--- BEGIN Source material ---

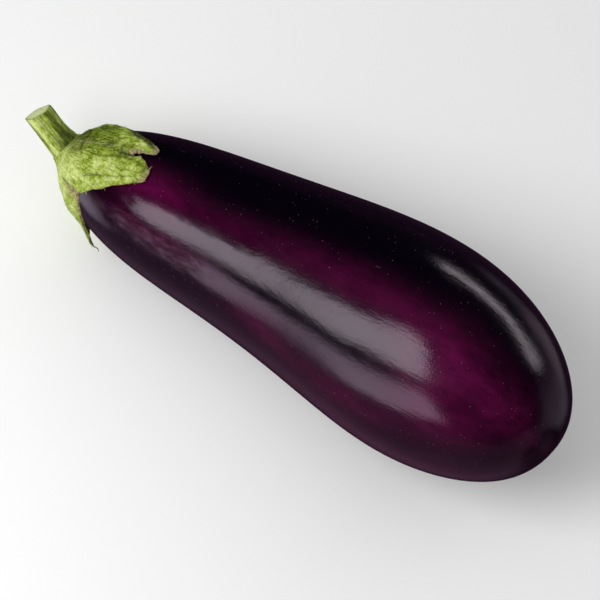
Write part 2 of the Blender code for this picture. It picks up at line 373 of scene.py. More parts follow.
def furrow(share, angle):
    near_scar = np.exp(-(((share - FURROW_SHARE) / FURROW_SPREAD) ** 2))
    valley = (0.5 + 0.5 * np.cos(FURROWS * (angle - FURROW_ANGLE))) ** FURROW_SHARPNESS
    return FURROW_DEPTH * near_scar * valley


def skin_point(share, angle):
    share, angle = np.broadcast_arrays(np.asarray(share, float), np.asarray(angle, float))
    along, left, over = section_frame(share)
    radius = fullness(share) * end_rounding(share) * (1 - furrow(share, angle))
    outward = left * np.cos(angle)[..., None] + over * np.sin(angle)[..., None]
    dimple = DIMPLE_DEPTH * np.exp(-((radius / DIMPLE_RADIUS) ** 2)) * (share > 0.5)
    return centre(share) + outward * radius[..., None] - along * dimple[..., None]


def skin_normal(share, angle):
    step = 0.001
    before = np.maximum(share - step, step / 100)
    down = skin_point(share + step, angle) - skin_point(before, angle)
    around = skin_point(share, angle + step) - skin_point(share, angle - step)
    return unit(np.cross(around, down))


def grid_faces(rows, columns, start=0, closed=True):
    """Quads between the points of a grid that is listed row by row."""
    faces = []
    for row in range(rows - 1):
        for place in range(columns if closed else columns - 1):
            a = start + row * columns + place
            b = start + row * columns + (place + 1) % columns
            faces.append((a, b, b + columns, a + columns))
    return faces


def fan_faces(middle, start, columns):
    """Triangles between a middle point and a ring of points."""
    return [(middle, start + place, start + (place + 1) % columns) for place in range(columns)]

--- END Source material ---

▸ Task to carry out
Extract every line above exactly as it stands.

▸ Written solution
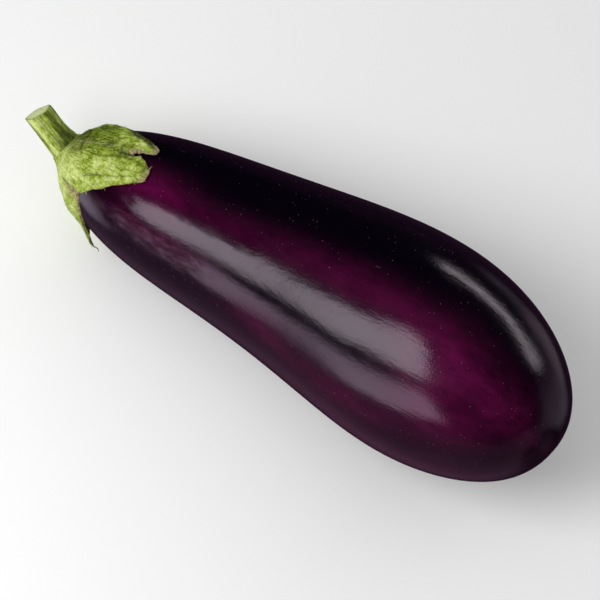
Write part 2 of the Blender code for this picture. It picks up at line 373 of scene.py. More parts follow.
def furrow(share, angle):
    near_scar = np.exp(-(((share - FURROW_SHARE) / FURROW_SPREAD) ** 2))
    valley = (0.5 + 0.5 * np.cos(FURROWS * (angle - FURROW_ANGLE))) ** FURROW_SHARPNESS
    return FURROW_DEPTH * near_scar * valley


def skin_point(share, angle):
    share, angle = np.broadcast_arrays(np.asarray(share, float), np.asarray(angle, float))
    along, left, over = section_frame(share)
    radius = fullness(share) * end_rounding(share) * (1 - furrow(share, angle))
    outward = left * np.cos(angle)[..., None] + over * np.sin(angle)[..., None]
    dimple = DIMPLE_DEPTH * np.exp(-((radius / DIMPLE_RADIUS) ** 2)) * (share > 0.5)
    return centre(share) + outward * radius[..., None] - along * dimple[..., None]


def skin_normal(share, angle):
    step = 0.001
    before = np.maximum(share - step, step / 100)
    down = skin_point(share + step, angle) - skin_point(before, angle)
    around = skin_point(share, angle + step) - skin_point(share, angle - step)
    return unit(np.cross(around, down))


def grid_faces(rows, columns, start=0, closed=True):
    """Quads between the points of a grid that is listed row by row."""
    faces = []
    for row in range(rows - 1):
        for place in range(columns if closed else columns - 1):
            a = start + row * columns + place
            b = start + row * columns + (place + 1) % columns
            faces.append((a, b, b + columns, a + columns))
    return faces


def fan_faces(middle, start, columns):
    """Triangles between a middle point and a ring of points."""
    return [(middle, start + place, start + (place + 1) % columns) for place in range(columns)]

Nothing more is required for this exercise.